- Given task: Reproduce, word for word, only the lines from the one containing "Write part 2" through the one containing "return flat_solid(name, [outline], x", both included.

- Extracted material:
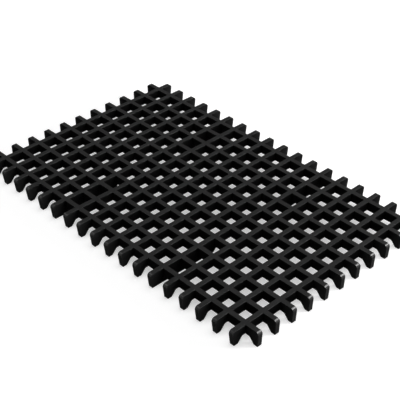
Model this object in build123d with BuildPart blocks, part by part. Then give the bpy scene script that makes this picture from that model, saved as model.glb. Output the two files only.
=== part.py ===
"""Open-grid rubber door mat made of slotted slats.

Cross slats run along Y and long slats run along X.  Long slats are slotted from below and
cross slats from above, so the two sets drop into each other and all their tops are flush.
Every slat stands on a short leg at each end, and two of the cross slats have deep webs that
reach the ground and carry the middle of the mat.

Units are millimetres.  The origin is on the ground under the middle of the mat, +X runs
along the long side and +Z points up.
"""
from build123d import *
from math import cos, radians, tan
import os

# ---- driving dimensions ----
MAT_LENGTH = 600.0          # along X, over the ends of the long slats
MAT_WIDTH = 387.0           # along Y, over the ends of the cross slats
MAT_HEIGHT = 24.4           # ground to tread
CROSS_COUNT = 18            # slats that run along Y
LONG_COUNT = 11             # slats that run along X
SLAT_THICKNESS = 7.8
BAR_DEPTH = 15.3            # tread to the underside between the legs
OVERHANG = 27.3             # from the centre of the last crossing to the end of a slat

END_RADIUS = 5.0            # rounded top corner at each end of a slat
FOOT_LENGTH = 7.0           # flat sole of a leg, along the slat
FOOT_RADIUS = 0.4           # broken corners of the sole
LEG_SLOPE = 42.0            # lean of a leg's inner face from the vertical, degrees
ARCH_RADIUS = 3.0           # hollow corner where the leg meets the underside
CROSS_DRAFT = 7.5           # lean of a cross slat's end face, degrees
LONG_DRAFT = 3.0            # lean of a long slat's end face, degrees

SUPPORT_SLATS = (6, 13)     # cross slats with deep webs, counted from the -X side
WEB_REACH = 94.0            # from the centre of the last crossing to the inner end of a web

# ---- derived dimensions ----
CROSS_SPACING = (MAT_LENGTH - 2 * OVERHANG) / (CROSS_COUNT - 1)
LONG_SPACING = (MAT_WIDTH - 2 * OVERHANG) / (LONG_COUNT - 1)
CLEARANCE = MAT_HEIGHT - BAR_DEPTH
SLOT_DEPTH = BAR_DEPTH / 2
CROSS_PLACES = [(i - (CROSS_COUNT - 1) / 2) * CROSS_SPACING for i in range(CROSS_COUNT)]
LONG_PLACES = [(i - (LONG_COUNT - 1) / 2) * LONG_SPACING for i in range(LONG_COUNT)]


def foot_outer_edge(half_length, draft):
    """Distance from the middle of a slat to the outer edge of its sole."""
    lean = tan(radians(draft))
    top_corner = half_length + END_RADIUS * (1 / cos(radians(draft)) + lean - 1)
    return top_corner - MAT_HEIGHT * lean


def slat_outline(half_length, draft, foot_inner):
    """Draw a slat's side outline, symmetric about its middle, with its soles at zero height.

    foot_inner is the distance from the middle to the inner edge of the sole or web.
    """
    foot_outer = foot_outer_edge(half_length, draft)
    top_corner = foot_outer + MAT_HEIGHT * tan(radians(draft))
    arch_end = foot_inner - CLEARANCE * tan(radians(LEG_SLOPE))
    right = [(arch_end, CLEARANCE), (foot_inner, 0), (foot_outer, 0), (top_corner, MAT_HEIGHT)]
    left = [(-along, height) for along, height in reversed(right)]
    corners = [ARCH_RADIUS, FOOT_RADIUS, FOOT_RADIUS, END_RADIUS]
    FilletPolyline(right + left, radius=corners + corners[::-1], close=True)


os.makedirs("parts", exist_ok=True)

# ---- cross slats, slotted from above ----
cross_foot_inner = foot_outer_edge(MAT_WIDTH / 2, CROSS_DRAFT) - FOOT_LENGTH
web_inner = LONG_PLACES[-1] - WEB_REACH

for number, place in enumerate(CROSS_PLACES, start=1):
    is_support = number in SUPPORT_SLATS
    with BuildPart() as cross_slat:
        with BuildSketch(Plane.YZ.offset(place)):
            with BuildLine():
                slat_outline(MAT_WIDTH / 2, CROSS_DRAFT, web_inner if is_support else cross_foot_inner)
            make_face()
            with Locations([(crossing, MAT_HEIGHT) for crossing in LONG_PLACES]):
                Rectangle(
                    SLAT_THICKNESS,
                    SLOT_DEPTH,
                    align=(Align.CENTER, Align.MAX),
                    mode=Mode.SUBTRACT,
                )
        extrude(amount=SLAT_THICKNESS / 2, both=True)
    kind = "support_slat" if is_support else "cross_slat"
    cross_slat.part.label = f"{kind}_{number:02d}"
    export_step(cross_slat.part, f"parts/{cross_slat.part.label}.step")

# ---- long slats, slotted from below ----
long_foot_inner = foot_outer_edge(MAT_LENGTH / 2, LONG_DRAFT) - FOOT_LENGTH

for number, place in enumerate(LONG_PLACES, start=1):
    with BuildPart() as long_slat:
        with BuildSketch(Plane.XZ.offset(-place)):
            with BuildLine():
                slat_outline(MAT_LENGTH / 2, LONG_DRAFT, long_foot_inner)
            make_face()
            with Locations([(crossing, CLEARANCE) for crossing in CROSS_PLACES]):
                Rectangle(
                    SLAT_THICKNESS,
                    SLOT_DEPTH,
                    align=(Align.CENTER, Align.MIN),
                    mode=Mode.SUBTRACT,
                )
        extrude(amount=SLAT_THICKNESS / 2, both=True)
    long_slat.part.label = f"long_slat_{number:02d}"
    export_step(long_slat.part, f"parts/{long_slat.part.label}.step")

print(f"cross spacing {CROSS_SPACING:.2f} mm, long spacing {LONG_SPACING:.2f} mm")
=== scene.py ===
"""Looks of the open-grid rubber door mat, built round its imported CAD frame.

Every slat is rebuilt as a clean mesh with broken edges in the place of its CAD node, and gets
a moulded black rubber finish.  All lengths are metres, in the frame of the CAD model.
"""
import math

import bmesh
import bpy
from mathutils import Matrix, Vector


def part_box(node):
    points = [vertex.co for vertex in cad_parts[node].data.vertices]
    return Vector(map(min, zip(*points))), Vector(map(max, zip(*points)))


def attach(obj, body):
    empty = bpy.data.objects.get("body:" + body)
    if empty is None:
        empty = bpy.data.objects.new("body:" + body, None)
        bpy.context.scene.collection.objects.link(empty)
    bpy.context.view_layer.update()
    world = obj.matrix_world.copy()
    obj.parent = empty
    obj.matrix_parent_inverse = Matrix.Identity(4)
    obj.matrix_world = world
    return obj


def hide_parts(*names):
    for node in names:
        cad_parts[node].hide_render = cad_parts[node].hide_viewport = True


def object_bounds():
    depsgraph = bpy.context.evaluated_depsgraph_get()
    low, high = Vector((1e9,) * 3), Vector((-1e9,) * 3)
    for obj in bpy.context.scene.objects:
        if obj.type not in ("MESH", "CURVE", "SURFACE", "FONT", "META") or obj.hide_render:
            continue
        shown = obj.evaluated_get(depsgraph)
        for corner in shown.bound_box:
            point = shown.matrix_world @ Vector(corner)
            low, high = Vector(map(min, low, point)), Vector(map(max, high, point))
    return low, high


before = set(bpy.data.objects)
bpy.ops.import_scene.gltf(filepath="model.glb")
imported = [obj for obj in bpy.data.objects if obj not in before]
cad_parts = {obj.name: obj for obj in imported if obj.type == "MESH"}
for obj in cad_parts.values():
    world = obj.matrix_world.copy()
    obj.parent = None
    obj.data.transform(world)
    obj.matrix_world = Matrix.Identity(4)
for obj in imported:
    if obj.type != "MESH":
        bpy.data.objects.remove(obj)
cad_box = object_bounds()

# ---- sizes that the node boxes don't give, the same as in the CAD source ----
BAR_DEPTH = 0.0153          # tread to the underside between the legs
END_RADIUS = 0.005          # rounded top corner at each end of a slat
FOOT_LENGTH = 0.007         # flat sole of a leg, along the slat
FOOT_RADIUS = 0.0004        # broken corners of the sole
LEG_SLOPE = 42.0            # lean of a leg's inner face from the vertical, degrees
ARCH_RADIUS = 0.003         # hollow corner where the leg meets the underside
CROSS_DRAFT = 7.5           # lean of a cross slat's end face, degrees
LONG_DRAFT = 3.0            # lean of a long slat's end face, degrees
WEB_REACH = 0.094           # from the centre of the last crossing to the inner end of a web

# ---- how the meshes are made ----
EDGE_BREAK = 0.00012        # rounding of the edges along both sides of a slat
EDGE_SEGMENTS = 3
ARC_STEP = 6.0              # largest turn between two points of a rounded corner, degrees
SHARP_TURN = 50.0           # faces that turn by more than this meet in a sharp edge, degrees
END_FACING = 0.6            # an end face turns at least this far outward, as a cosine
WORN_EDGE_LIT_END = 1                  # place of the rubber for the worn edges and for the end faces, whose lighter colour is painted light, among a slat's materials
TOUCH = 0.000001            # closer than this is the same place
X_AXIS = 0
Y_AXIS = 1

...

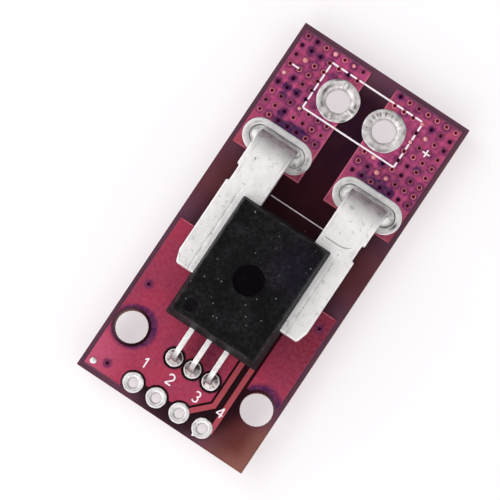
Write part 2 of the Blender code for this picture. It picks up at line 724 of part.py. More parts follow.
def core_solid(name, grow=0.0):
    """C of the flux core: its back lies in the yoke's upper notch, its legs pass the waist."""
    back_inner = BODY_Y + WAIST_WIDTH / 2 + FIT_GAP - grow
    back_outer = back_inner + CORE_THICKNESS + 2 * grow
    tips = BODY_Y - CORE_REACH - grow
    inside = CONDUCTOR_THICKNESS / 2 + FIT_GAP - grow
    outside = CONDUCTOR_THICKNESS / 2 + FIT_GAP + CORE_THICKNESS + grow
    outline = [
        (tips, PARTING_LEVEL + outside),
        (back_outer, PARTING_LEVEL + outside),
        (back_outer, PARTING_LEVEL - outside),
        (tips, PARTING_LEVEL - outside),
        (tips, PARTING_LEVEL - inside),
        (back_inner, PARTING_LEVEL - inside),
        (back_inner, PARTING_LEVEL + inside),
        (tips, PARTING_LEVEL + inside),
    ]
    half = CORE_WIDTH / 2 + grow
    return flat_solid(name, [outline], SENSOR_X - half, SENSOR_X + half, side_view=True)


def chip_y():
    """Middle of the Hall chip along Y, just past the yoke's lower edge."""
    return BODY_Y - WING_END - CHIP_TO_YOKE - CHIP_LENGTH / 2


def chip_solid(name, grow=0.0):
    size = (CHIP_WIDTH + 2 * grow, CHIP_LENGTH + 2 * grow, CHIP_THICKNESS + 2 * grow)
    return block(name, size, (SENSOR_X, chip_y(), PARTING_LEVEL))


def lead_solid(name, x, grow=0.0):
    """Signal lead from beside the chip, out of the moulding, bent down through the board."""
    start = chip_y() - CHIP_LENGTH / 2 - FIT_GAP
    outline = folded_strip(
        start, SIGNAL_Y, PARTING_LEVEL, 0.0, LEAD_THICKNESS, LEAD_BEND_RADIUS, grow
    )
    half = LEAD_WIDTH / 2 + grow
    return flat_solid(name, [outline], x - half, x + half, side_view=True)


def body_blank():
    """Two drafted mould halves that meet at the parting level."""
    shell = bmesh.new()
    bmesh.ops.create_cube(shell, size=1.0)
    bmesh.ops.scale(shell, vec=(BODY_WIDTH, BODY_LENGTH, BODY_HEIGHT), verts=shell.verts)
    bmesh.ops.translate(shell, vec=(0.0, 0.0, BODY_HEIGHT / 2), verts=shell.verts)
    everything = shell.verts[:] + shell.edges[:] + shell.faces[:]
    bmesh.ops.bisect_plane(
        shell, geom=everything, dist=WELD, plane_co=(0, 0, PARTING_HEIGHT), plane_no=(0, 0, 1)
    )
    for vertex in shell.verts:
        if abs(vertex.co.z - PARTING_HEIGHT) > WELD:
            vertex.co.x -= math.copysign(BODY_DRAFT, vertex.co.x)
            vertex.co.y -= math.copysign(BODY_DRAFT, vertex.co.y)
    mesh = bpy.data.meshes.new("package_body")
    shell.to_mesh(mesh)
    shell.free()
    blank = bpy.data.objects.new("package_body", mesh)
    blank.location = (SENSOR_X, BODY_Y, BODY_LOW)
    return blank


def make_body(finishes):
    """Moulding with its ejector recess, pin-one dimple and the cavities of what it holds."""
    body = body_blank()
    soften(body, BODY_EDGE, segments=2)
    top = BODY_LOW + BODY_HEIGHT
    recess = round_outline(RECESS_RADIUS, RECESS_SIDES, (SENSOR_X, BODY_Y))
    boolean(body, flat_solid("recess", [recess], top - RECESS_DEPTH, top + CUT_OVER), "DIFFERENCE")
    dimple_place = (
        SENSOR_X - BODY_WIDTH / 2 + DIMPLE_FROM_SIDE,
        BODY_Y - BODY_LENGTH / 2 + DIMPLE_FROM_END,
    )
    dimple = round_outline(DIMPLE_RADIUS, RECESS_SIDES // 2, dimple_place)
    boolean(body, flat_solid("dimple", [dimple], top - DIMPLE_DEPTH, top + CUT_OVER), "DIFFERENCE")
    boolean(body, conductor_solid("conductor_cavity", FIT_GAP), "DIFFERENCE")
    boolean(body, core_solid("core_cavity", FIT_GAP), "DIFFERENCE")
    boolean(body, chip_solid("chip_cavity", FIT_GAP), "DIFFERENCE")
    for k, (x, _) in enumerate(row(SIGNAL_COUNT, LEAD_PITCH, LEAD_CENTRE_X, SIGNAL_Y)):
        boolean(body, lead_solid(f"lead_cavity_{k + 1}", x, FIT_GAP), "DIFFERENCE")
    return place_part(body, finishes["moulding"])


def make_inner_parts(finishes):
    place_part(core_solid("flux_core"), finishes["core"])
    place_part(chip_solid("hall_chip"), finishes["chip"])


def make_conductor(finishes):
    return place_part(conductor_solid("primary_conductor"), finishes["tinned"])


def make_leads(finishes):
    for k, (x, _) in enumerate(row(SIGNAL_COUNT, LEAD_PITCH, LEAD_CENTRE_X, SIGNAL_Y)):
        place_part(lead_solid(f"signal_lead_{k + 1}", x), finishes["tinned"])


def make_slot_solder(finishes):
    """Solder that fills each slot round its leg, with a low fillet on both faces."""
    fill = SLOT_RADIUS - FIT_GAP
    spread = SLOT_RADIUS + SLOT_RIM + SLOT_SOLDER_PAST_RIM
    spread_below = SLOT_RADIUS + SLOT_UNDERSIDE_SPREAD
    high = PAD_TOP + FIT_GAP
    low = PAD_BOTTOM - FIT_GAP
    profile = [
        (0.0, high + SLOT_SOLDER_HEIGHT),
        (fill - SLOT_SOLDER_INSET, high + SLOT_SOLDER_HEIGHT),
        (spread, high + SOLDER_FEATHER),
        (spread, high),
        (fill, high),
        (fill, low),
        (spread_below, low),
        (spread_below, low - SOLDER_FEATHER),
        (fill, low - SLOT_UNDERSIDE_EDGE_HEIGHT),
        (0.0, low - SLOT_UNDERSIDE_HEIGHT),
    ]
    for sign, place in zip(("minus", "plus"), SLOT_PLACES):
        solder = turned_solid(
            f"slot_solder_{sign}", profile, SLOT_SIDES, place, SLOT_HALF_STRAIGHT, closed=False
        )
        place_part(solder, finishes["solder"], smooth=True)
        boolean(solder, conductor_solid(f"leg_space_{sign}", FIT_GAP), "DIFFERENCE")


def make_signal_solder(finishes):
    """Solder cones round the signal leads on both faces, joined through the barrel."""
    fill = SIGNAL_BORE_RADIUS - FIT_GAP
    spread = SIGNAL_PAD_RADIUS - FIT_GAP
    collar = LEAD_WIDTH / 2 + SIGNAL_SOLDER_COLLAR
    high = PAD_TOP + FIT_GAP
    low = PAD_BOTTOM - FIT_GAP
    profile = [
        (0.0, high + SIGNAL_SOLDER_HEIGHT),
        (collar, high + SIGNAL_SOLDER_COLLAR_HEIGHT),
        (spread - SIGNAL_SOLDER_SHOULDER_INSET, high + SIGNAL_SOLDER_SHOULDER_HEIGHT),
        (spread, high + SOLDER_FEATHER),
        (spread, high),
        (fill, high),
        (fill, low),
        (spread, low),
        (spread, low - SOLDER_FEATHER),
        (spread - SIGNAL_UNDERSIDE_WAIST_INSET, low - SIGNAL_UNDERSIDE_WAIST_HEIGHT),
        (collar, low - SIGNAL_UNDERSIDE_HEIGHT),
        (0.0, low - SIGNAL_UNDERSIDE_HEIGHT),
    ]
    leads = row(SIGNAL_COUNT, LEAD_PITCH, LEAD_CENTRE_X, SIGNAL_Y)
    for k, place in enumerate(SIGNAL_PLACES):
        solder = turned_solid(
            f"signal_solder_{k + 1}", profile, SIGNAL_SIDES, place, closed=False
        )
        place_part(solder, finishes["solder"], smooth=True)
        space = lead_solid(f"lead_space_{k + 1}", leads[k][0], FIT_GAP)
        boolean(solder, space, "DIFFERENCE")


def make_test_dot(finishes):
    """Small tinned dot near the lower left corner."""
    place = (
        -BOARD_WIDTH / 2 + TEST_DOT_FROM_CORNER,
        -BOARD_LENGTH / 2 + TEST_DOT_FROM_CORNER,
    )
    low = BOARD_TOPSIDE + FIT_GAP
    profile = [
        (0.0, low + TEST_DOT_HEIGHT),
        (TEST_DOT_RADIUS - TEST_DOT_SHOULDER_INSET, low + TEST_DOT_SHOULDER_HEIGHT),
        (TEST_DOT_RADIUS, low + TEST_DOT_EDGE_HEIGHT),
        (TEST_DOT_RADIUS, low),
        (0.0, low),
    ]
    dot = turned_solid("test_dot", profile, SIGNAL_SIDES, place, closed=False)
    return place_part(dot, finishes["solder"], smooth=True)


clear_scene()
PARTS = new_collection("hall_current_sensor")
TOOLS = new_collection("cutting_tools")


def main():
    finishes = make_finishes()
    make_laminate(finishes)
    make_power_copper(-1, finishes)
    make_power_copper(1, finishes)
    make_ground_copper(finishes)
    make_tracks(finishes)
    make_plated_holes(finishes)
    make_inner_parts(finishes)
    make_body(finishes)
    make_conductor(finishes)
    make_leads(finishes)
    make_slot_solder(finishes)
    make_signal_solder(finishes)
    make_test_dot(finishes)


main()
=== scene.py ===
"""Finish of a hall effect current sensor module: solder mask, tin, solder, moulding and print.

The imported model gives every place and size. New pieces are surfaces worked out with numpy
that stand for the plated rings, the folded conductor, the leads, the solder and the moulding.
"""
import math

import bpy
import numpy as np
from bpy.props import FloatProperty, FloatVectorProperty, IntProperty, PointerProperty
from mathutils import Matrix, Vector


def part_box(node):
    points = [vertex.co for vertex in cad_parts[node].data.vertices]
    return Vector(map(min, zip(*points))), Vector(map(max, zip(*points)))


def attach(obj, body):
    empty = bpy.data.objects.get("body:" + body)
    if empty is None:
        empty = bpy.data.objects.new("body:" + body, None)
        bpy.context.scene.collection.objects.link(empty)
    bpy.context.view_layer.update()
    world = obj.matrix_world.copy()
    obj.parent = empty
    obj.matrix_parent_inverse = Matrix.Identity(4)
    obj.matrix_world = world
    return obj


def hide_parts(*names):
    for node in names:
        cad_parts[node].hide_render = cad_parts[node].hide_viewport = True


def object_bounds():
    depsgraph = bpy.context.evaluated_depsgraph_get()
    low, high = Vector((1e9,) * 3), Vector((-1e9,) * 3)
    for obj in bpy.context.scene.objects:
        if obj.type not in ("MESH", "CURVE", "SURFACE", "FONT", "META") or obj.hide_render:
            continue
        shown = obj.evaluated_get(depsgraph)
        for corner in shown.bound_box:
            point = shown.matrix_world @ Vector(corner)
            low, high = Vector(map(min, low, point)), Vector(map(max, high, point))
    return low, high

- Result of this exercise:
Write part 2 of the Blender code for this picture. It picks up at line 724 of part.py. More parts follow.
def core_solid(name, grow=0.0):
    """C of the flux core: its back lies in the yoke's upper notch, its legs pass the waist."""
    back_inner = BODY_Y + WAIST_WIDTH / 2 + FIT_GAP - grow
    back_outer = back_inner + CORE_THICKNESS + 2 * grow
    tips = BODY_Y - CORE_REACH - grow
    inside = CONDUCTOR_THICKNESS / 2 + FIT_GAP - grow
    outside = CONDUCTOR_THICKNESS / 2 + FIT_GAP + CORE_THICKNESS + grow
    outline = [
        (tips, PARTING_LEVEL + outside),
        (back_outer, PARTING_LEVEL + outside),
        (back_outer, PARTING_LEVEL - outside),
        (tips, PARTING_LEVEL - outside),
        (tips, PARTING_LEVEL - inside),
        (back_inner, PARTING_LEVEL - inside),
        (back_inner, PARTING_LEVEL + inside),
        (tips, PARTING_LEVEL + inside),
    ]
    half = CORE_WIDTH / 2 + grow
    return flat_solid(name, [outline], SENSOR_X - half, SENSOR_X + half, side_view=True)


def chip_y():
    """Middle of the Hall chip along Y, just past the yoke's lower edge."""
    return BODY_Y - WING_END - CHIP_TO_YOKE - CHIP_LENGTH / 2


def chip_solid(name, grow=0.0):
    size = (CHIP_WIDTH + 2 * grow, CHIP_LENGTH + 2 * grow, CHIP_THICKNESS + 2 * grow)
    return block(name, size, (SENSOR_X, chip_y(), PARTING_LEVEL))


def lead_solid(name, x, grow=0.0):
    """Signal lead from beside the chip, out of the moulding, bent down through the board."""
    start = chip_y() - CHIP_LENGTH / 2 - FIT_GAP
    outline = folded_strip(
        start, SIGNAL_Y, PARTING_LEVEL, 0.0, LEAD_THICKNESS, LEAD_BEND_RADIUS, grow
    )
    half = LEAD_WIDTH / 2 + grow
    return flat_solid(name, [outline], x - half, x + half, side_view=True)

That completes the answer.